[BEGIN RECORDED INFORMATION]

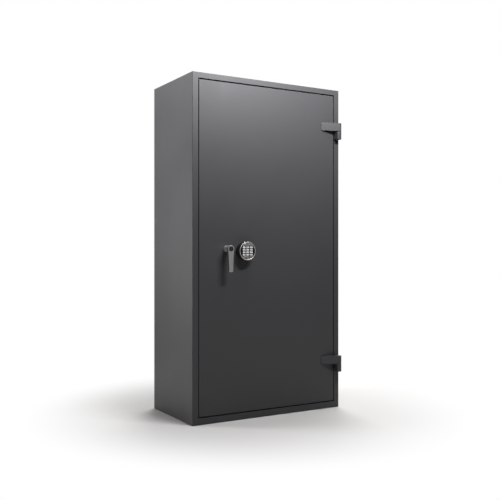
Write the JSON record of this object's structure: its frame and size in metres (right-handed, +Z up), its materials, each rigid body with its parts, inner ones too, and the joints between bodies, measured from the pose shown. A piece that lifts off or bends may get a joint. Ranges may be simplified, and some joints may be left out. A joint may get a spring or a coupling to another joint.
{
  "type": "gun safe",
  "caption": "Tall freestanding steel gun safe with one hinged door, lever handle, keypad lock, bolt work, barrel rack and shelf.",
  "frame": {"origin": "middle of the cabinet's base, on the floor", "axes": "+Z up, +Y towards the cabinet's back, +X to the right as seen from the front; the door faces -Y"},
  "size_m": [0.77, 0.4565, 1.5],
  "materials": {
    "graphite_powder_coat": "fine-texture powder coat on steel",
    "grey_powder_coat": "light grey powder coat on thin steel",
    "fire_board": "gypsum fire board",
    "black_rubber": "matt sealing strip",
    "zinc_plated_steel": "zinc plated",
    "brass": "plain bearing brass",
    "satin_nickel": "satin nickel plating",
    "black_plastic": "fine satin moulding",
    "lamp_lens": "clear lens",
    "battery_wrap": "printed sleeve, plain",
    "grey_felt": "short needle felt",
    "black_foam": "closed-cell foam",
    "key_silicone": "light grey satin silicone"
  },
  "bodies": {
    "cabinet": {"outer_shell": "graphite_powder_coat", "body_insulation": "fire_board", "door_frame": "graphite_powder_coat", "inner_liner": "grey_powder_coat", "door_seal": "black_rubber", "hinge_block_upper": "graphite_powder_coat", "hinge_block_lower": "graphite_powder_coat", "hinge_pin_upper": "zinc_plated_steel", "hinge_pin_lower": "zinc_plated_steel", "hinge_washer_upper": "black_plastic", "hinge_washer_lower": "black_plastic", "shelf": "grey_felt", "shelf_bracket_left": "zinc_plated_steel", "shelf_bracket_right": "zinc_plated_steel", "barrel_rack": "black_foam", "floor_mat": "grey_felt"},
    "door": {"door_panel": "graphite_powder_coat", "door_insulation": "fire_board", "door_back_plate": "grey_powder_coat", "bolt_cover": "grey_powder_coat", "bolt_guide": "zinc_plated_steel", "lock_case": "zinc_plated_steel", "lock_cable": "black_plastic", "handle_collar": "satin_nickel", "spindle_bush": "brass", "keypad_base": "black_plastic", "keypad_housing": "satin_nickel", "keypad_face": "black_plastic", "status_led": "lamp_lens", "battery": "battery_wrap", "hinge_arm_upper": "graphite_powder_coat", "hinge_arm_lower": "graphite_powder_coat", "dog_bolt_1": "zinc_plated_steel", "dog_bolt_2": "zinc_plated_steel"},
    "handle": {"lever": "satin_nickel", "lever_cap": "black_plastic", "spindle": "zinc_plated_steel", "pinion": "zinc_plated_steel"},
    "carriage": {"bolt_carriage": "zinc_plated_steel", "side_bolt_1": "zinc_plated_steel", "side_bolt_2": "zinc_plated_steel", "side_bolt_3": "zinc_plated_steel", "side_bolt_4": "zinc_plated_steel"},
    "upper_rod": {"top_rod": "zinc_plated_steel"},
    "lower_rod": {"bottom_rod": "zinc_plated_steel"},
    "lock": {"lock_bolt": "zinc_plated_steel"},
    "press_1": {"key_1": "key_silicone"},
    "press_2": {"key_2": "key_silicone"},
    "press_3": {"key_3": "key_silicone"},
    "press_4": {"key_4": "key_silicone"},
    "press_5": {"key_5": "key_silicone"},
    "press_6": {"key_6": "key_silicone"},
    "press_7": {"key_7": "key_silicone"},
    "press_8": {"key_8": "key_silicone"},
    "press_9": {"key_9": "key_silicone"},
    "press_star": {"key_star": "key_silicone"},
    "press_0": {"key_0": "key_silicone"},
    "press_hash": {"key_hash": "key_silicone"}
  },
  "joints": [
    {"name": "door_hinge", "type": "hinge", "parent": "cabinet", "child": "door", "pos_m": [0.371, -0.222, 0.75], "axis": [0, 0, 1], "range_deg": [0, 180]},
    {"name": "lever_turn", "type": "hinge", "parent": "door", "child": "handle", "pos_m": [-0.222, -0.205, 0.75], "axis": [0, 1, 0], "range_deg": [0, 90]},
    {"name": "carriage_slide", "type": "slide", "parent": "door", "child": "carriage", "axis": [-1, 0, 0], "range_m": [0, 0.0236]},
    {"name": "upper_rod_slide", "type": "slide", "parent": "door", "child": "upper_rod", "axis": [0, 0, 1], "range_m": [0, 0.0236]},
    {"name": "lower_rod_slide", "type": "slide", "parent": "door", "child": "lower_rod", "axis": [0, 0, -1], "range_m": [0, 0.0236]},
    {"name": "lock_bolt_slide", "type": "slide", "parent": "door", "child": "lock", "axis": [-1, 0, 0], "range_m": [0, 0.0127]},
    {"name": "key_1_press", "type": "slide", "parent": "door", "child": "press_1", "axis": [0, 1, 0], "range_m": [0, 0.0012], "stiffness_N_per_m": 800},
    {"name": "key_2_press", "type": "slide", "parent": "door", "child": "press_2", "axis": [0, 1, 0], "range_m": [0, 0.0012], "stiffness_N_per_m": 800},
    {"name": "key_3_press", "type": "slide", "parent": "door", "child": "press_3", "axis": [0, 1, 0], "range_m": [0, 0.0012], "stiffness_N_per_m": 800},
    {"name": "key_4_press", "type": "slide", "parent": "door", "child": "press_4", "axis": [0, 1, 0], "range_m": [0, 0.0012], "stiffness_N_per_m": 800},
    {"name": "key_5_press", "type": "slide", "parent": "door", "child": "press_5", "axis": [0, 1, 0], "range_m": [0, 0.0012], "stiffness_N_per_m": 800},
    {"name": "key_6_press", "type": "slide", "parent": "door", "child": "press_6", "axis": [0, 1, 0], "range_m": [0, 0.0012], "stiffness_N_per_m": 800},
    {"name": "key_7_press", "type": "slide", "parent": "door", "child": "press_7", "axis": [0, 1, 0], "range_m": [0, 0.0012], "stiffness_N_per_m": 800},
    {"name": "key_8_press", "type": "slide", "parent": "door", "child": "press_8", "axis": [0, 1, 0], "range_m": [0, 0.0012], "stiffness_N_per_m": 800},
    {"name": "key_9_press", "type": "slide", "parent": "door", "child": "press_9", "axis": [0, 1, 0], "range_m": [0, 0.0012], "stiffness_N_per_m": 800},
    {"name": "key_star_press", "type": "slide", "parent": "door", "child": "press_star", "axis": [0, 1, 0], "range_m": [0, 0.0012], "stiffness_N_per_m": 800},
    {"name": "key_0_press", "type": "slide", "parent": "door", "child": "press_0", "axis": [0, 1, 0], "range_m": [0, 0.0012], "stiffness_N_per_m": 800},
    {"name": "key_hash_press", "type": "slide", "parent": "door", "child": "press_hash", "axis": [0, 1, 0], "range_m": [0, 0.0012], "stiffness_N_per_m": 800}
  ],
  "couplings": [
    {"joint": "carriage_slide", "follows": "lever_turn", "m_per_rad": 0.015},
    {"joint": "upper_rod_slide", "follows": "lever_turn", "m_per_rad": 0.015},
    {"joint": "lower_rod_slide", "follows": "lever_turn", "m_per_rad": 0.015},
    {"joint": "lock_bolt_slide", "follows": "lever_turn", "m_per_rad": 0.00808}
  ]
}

[END RECORDED INFORMATION]

YOUR INSTRUCTIONS
Write out the material exactly as given.

THE REPLY
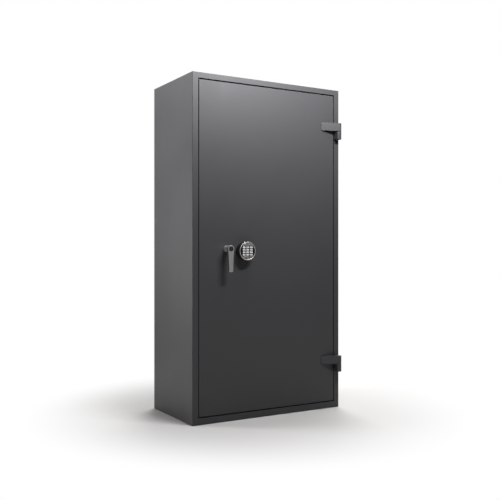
Write the JSON record of this object's structure: its frame and size in metres (right-handed, +Z up), its materials, each rigid body with its parts, inner ones too, and the joints between bodies, measured from the pose shown. A piece that lifts off or bends may get a joint. Ranges may be simplified, and some joints may be left out. A joint may get a spring or a coupling to another joint.
{
  "type": "gun safe",
  "caption": "Tall freestanding steel gun safe with one hinged door, lever handle, keypad lock, bolt work, barrel rack and shelf.",
  "frame": {"origin": "middle of the cabinet's base, on the floor", "axes": "+Z up, +Y towards the cabinet's back, +X to the right as seen from the front; the door faces -Y"},
  "size_m": [0.77, 0.4565, 1.5],
  "materials": {
    "graphite_powder_coat": "fine-texture powder coat on steel",
    "grey_powder_coat": "light grey powder coat on thin steel",
    "fire_board": "gypsum fire board",
    "black_rubber": "matt sealing strip",
    "zinc_plated_steel": "zinc plated",
    "brass": "plain bearing brass",
    "satin_nickel": "satin nickel plating",
    "black_plastic": "fine satin moulding",
    "lamp_lens": "clear lens",
    "battery_wrap": "printed sleeve, plain",
    "grey_felt": "short needle felt",
    "black_foam": "closed-cell foam",
    "key_silicone": "light grey satin silicone"
  },
  "bodies": {
    "cabinet": {"outer_shell": "graphite_powder_coat", "body_insulation": "fire_board", "door_frame": "graphite_powder_coat", "inner_liner": "grey_powder_coat", "door_seal": "black_rubber", "hinge_block_upper": "graphite_powder_coat", "hinge_block_lower": "graphite_powder_coat", "hinge_pin_upper": "zinc_plated_steel", "hinge_pin_lower": "zinc_plated_steel", "hinge_washer_upper": "black_plastic", "hinge_washer_lower": "black_plastic", "shelf": "grey_felt", "shelf_bracket_left": "zinc_plated_steel", "shelf_bracket_right": "zinc_plated_steel", "barrel_rack": "black_foam", "floor_mat": "grey_felt"},
    "door": {"door_panel": "graphite_powder_coat", "door_insulation": "fire_board", "door_back_plate": "grey_powder_coat", "bolt_cover": "grey_powder_coat", "bolt_guide": "zinc_plated_steel", "lock_case": "zinc_plated_steel", "lock_cable": "black_plastic", "handle_collar": "satin_nickel", "spindle_bush": "brass", "keypad_base": "black_plastic", "keypad_housing": "satin_nickel", "keypad_face": "black_plastic", "status_led": "lamp_lens", "battery": "battery_wrap", "hinge_arm_upper": "graphite_powder_coat", "hinge_arm_lower": "graphite_powder_coat", "dog_bolt_1": "zinc_plated_steel", "dog_bolt_2": "zinc_plated_steel"},
    "handle": {"lever": "satin_nickel", "lever_cap": "black_plastic", "spindle": "zinc_plated_steel", "pinion": "zinc_plated_steel"},
    "carriage": {"bolt_carriage": "zinc_plated_steel", "side_bolt_1": "zinc_plated_steel", "side_bolt_2": "zinc_plated_steel", "side_bolt_3": "zinc_plated_steel", "side_bolt_4": "zinc_plated_steel"},
    "upper_rod": {"top_rod": "zinc_plated_steel"},
    "lower_rod": {"bottom_rod": "zinc_plated_steel"},
    "lock": {"lock_bolt": "zinc_plated_steel"},
    "press_1": {"key_1": "key_silicone"},
    "press_2": {"key_2": "key_silicone"},
    "press_3": {"key_3": "key_silicone"},
    "press_4": {"key_4": "key_silicone"},
    "press_5": {"key_5": "key_silicone"},
    "press_6": {"key_6": "key_silicone"},
    "press_7": {"key_7": "key_silicone"},
    "press_8": {"key_8": "key_silicone"},
    "press_9": {"key_9": "key_silicone"},
    "press_star": {"key_star": "key_silicone"},
    "press_0": {"key_0": "key_silicone"},
    "press_hash": {"key_hash": "key_silicone"}
  },
  "joints": [
    {"name": "door_hinge", "type": "hinge", "parent": "cabinet", "child": "door", "pos_m": [0.371, -0.222, 0.75], "axis": [0, 0, 1], "range_deg": [0, 180]},
    {"name": "lever_turn", "type": "hinge", "parent": "door", "child": "handle", "pos_m": [-0.222, -0.205, 0.75], "axis": [0, 1, 0], "range_deg": [0, 90]},
    {"name": "carriage_slide", "type": "slide", "parent": "door", "child": "carriage", "axis": [-1, 0, 0], "range_m": [0, 0.0236]},
    {"name": "upper_rod_slide", "type": "slide", "parent": "door", "child": "upper_rod", "axis": [0, 0, 1], "range_m": [0, 0.0236]},
    {"name": "lower_rod_slide", "type": "slide", "parent": "door", "child": "lower_rod", "axis": [0, 0, -1], "range_m": [0, 0.0236]},
    {"name": "lock_bolt_slide", "type": "slide", "parent": "door", "child": "lock", "axis": [-1, 0, 0], "range_m": [0, 0.0127]},
    {"name": "key_1_press", "type": "slide", "parent": "door", "child": "press_1", "axis": [0, 1, 0], "range_m": [0, 0.0012], "stiffness_N_per_m": 800},
    {"name": "key_2_press", "type": "slide", "parent": "door", "child": "press_2", "axis": [0, 1, 0], "range_m": [0, 0.0012], "stiffness_N_per_m": 800},
    {"name": "key_3_press", "type": "slide", "parent": "door", "child": "press_3", "axis": [0, 1, 0], "range_m": [0, 0.0012], "stiffness_N_per_m": 800},
    {"name": "key_4_press", "type": "slide", "parent": "door", "child": "press_4", "axis": [0, 1, 0], "range_m": [0, 0.0012], "stiffness_N_per_m": 800},
    {"name": "key_5_press", "type": "slide", "parent": "door", "child": "press_5", "axis": [0, 1, 0], "range_m": [0, 0.0012], "stiffness_N_per_m": 800},
    {"name": "key_6_press", "type": "slide", "parent": "door", "child": "press_6", "axis": [0, 1, 0], "range_m": [0, 0.0012], "stiffness_N_per_m": 800},
    {"name": "key_7_press", "type": "slide", "parent": "door", "child": "press_7", "axis": [0, 1, 0], "range_m": [0, 0.0012], "stiffness_N_per_m": 800},
    {"name": "key_8_press", "type": "slide", "parent": "door", "child": "press_8", "axis": [0, 1, 0], "range_m": [0, 0.0012], "stiffness_N_per_m": 800},
    {"name": "key_9_press", "type": "slide", "parent": "door", "child": "press_9", "axis": [0, 1, 0], "range_m": [0, 0.0012], "stiffness_N_per_m": 800},
    {"name": "key_star_press", "type": "slide", "parent": "door", "child": "press_star", "axis": [0, 1, 0], "range_m": [0, 0.0012], "stiffness_N_per_m": 800},
    {"name": "key_0_press", "type": "slide", "parent": "door", "child": "press_0", "axis": [0, 1, 0], "range_m": [0, 0.0012], "stiffness_N_per_m": 800},
    {"name": "key_hash_press", "type": "slide", "parent": "door", "child": "press_hash", "axis": [0, 1, 0], "range_m": [0, 0.0012], "stiffness_N_per_m": 800}
  ],
  "couplings": [
    {"joint": "carriage_slide", "follows": "lever_turn", "m_per_rad": 0.015},
    {"joint": "upper_rod_slide", "follows": "lever_turn", "m_per_rad": 0.015},
    {"joint": "lower_rod_slide", "follows": "lever_turn", "m_per_rad": 0.015},
    {"joint": "lock_bolt_slide", "follows": "lever_turn", "m_per_rad": 0.00808}
  ]
}